Naah you are right. I confused.
Did they state why m can't be a learned parameter? I get the feeling next paper will be "Wow, we can do amazing image synthesis now because we made m a learned parameter lol"
We do mention in the paper that if you'd like to make m learned it will slow down training by about 3%. In our experiments it was just really tricky to make trainable slopes work. Sometimes we'd learn negative slopes which would kill any extrapolation ability, and then when we tried using ReLU to make sure that the slopes are never negative that made the slopes we got perform badly.
I'm definitely sure that with a bit more work we'll get trainable slopes to work, and I've also started hearing from other people that they've made it work.
@@ofirpress thanks for clearing that up! Admittedly I only skimmed through the paper looking for something along the lines of "m as a trainable parameter".
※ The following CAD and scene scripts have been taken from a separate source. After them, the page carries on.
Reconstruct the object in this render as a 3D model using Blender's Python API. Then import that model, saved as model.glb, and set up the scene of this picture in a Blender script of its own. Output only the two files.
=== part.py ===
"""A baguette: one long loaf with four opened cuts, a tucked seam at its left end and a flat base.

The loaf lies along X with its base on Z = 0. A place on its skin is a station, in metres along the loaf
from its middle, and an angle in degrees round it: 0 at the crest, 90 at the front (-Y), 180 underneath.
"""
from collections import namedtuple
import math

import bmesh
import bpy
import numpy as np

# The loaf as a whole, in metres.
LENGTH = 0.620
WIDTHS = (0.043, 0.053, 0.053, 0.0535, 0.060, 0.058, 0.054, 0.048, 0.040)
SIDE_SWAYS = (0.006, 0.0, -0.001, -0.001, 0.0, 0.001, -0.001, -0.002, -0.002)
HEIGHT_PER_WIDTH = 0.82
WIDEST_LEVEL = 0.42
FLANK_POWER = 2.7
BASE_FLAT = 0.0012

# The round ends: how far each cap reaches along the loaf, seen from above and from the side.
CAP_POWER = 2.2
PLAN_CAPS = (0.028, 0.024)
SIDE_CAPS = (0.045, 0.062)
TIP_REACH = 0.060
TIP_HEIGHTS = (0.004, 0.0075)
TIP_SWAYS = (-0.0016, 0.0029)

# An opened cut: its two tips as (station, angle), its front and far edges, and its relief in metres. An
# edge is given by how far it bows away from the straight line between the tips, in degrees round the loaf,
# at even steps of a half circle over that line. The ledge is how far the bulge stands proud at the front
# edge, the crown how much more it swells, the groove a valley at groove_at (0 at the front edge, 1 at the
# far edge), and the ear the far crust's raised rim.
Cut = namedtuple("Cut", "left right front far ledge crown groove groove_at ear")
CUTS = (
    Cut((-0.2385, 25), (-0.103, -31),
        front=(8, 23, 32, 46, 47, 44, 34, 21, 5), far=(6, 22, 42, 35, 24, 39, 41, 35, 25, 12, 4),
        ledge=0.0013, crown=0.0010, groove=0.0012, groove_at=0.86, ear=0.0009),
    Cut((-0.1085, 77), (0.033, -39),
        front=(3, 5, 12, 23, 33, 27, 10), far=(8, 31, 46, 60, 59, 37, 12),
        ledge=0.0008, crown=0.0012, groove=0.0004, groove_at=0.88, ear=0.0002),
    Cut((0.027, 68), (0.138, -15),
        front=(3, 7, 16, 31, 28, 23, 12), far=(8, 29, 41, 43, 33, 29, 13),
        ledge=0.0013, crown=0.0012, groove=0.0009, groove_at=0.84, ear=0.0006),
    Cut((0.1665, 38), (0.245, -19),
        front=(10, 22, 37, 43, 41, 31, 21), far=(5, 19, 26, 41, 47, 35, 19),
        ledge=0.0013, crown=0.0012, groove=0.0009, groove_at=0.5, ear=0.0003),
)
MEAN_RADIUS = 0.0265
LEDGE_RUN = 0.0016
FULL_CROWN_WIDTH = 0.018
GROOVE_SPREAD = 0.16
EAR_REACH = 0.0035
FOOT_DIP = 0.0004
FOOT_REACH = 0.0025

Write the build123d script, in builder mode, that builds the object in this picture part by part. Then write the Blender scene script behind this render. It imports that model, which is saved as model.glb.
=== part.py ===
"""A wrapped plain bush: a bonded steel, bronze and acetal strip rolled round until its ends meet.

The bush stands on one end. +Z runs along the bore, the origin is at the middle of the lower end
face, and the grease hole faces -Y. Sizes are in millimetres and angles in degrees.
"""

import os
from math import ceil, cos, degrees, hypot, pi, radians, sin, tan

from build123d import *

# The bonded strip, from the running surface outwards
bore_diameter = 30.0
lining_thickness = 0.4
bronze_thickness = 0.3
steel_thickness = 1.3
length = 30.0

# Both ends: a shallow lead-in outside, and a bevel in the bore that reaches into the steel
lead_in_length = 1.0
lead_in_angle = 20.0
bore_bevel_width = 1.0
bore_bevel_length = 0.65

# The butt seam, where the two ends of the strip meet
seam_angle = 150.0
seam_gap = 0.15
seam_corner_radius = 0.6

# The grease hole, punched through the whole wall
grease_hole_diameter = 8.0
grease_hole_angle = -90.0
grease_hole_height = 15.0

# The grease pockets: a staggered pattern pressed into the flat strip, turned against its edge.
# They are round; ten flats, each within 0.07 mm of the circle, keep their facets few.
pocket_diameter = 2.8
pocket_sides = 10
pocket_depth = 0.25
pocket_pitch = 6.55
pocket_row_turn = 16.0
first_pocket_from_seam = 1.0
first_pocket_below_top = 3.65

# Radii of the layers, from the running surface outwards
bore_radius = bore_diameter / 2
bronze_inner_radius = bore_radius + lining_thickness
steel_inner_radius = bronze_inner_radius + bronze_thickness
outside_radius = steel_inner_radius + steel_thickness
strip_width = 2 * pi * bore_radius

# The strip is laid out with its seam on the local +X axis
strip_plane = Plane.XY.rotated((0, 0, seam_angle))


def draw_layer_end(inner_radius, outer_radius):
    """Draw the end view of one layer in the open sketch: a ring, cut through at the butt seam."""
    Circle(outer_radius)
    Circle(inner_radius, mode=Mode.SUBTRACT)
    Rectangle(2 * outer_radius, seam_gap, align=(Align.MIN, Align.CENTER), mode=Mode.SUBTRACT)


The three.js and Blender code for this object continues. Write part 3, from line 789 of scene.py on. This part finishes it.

How was the performance when bounding m using sigmoid with a trainable spacing d_m?
@@sieyk I''m not sure what you mean by "trainable spacing" but bounding m using a sigmoid is exactly what makes it possible to train these slopes!
@@ofirpress I mixed up the function of m during my last question. I did not realise that you used a geometric series for m across the heads, which makes sense why a trainable m would not add much.
Also I appreciate your patience, when I was reading through the paper I noticed that, indeed, you already stated that sigmoid was the best choice for trainable geometric functions. Sorry about that!
What I meant to ask was, how well did it do if each head had its own trainable m, discarding the geometric series? I understand that the geometric series was a substitute for positional encoding, so perhaps that idea wouldn't work at all 😅.
Larger m equals more milinated nerves.